WANTED: Men and women volunteers. No experience necessary. No predictable schedule. Situation often out of control. Long hours. Unpaid. No training. No praise. Will be expected to work to an incredibly high standard with little support. Everyone else will think they know how to do your job better than you, yet you will be the only one blamed if something bad happens. A totally improvisational position (credit).

this is the job of being a parent. this is the job i signed up for. god bless alice, and fingers crossed for elda the mother on the way! :)


  1. You are the bestest (I know that is not correct but it should be) mother I know: loving, down to earth, giving, strict when needed, always there for Ali but also always prepared to point out if she's done something that was not ok. I love it how you prepare her for life. Like when you missed that boat in Piran:no yelling, no criticizing, just stating facts and the consequences that each act brings. It is not easy raising a kid. I would have so many doubts if I was doing a good job. We were once talking about kids using drugs (at work) and I asked my co-workers: how do you raise a kid in a way, that he/she won't use them? And one father answered: you can't do that, you can only teach them what is right and what is wrong. I though that was the best answer possible. I have no fears for Ali. She will grow up to be spectacular! And will always hold a special place in my heart (like her parents do).
    Well, this is more a post, than a comment :))

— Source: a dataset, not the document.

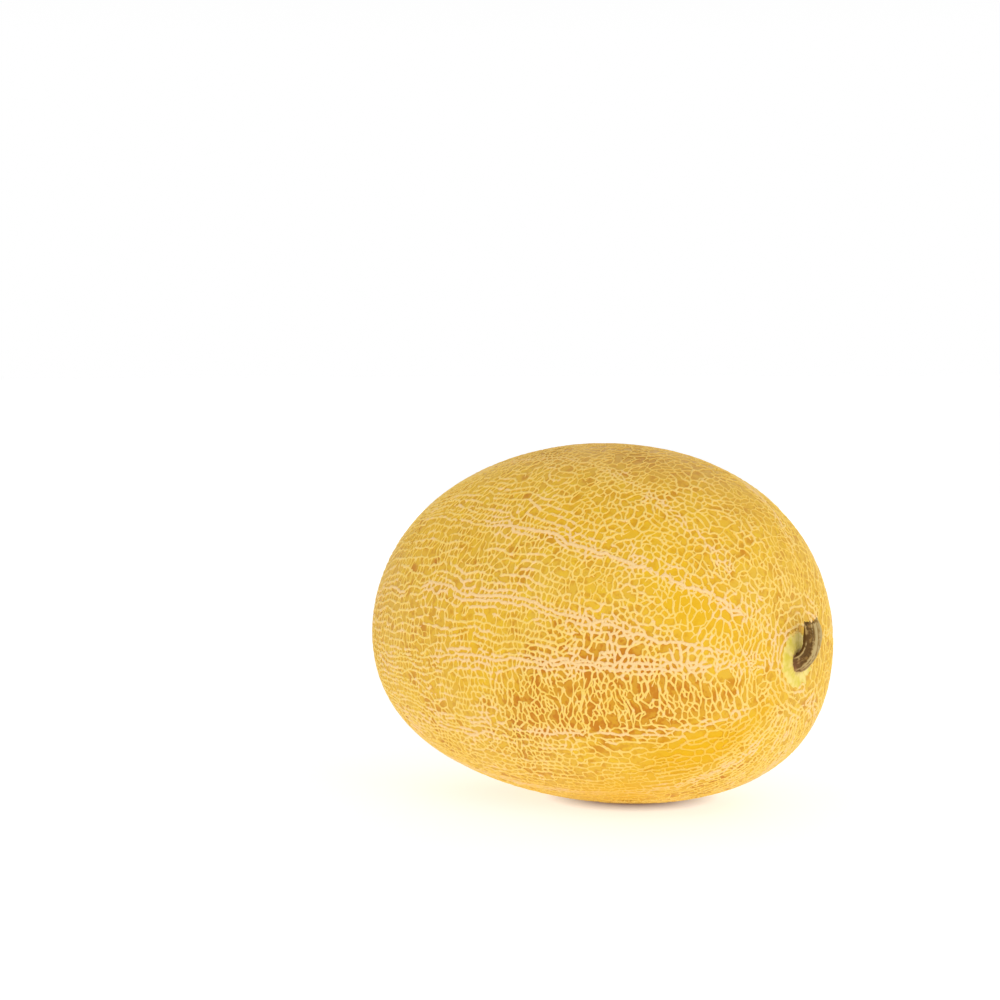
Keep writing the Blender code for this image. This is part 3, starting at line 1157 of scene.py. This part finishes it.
@dataclass(frozen=True)
class GoldenRind:
    """The skin between the net's lines: golden, with lemon and olive patches, and orange and tan in
    part painted shade.
    """

    gold: Colour = linear(237, 188, 50)
    orange: Colour = linear(202, 128, 24)
    olive: Colour = linear(230, 184, 60)
    bright: Colour = linear(236, 182, 4)
    # The tan painted over the top as shade, in part the rind's own tone.
    tan: Colour = linear(214, 166, 84)
    lemon: Colour = linear(242, 200, 40)
    roughness: float = 0.46
    uneven_roughness: float = 0.14
    field_size: float = 30e-3
    patch_size: float = 8.5e-3
    fleck_size: float = 3.0e-3
    lemon_size: float = 6.0e-3
    smear_size: float = 4.0e-3
    pore_size: float = 1.1e-3
    pore_depth: float = 0.12e-3

    def material(self) -> bpy.types.Material:
        """The skin's material.

        Returns:
            The material, which reads the skin's bright, orange and tan numbers; the orange and the
            tan are in part painted shade.
        """
        surface = Surface("golden_rind")
        broad = surface.noise(self.field_size, 3.0).between(0.34, 0.66)
        patch = surface.noise(self.patch_size, 3.0, shift=3.0).between(0.50, 0.70)
        fleck = surface.noise(self.fleck_size, shift=7.0).between(0.48, 0.68)
        lemon = surface.noise(self.lemon_size, shift=5.0).between(0.50, 0.68)
        base = surface.mix(broad, self.gold, self.olive)
        base = surface.mix(lemon * 0.6, base, self.lemon)
        # Orange in the dense web and rung regions: the rind's own, in part painted shade in the
        # small cells between close ridges.
        orange_and_shade = surface.attribute("orange_and_shade").clamped() * (fleck * 0.4 + 0.56)
        base = surface.mix((patch * 0.60 + orange_and_shade).clamped(), base, self.orange)
        base = surface.mix(fleck * 0.46, base, self.orange)
        base = surface.mix(surface.attribute("bright").clamped(), base, self.bright)
        # Tan over the top: painted shade, in part the rind's own tone.
        base = surface.mix(surface.attribute("shaded_tan").clamped() * 0.75, base, self.tan)
        rough = self.roughness + surface.noise(self.smear_size) * self.uneven_roughness
        surface.bump(surface.noise(self.pore_size, 3.0, 0.6), self.pore_depth)
        return surface.finish(base, rough, Specular_IOR_Level=0.2)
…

  2. i'm speachless, sandra. you're one of the best people i know. i feel so blessed to have you in my life, sweetie. proud of that. i love the way our paths crossed and i want to nurture you as a plant: giving enough water not to let you die, and not so much to distort your growth.

    nothing prepares you to motherhood and i'm glad you've such a high opinion of me as a mother. what you said is so true, thank you. and what a memory hey! that boat to piran, yeah. we lost it. ali learned to proriotize from that experience :)

    your co-worker is so right, you just can teach them where to stand in life, then it's up to them.